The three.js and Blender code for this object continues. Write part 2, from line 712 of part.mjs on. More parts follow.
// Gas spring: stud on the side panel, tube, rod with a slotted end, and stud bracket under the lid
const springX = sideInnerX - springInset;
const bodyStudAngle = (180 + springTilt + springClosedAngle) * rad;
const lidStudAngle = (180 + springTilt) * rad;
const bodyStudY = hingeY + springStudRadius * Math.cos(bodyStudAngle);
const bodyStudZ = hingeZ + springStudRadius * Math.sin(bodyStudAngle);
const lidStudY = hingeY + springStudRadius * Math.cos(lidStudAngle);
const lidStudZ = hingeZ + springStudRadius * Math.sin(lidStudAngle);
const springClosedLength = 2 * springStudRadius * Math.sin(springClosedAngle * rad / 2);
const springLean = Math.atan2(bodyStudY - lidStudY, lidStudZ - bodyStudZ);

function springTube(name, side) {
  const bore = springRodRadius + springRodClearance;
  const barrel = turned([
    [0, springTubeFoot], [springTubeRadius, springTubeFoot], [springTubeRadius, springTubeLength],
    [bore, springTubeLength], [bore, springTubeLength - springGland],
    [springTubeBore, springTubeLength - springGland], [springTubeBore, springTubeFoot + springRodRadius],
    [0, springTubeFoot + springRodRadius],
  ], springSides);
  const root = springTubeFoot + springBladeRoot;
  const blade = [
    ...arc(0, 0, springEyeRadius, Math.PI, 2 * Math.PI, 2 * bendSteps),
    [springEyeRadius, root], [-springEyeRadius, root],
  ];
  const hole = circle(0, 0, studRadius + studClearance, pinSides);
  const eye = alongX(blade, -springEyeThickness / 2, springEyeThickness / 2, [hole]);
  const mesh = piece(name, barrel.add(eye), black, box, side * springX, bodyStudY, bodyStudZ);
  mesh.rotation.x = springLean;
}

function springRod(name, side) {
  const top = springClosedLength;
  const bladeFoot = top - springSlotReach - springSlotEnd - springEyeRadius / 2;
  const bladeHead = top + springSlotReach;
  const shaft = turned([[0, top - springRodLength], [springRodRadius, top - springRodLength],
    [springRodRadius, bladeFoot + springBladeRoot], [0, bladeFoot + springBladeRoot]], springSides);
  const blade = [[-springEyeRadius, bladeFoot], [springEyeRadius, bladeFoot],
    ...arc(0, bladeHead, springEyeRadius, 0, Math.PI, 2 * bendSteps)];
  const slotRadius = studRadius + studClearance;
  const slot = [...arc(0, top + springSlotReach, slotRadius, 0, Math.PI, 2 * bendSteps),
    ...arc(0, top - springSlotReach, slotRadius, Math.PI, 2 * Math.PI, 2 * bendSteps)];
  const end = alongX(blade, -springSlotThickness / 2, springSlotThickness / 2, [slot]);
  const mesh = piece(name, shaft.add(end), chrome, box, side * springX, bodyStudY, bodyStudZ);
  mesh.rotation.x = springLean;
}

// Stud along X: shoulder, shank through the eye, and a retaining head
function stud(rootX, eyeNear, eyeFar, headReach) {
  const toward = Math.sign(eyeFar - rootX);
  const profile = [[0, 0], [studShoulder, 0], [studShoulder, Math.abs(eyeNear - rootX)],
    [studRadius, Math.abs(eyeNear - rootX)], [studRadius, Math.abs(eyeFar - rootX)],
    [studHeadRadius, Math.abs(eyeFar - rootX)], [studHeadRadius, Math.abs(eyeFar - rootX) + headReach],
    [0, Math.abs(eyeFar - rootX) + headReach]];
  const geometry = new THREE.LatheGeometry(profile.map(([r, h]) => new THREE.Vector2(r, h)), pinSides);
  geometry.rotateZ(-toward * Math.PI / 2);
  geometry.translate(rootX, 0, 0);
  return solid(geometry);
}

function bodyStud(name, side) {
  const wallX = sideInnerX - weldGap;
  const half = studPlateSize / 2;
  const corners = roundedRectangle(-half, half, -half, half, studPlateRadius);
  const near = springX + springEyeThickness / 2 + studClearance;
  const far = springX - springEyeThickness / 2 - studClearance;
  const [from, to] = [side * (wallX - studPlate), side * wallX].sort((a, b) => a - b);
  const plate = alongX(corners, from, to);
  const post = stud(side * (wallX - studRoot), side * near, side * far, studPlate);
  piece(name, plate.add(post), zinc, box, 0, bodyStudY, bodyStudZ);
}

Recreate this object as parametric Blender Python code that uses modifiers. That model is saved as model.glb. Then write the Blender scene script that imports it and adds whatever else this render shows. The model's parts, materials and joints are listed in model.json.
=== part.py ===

> [What this task involves]
Copy out every line that includes the word "parts".

> [Expected answer]
The three.js and Blender code for this object continues. Write part 2, from line 712 of part.mjs on. More parts follow.
Recreate this object as parametric Blender Python code that uses modifiers. That model is saved as model.glb. Then write the Blender scene script that imports it and adds whatever else this render shows. The model's parts, materials and joints are listed in model.json.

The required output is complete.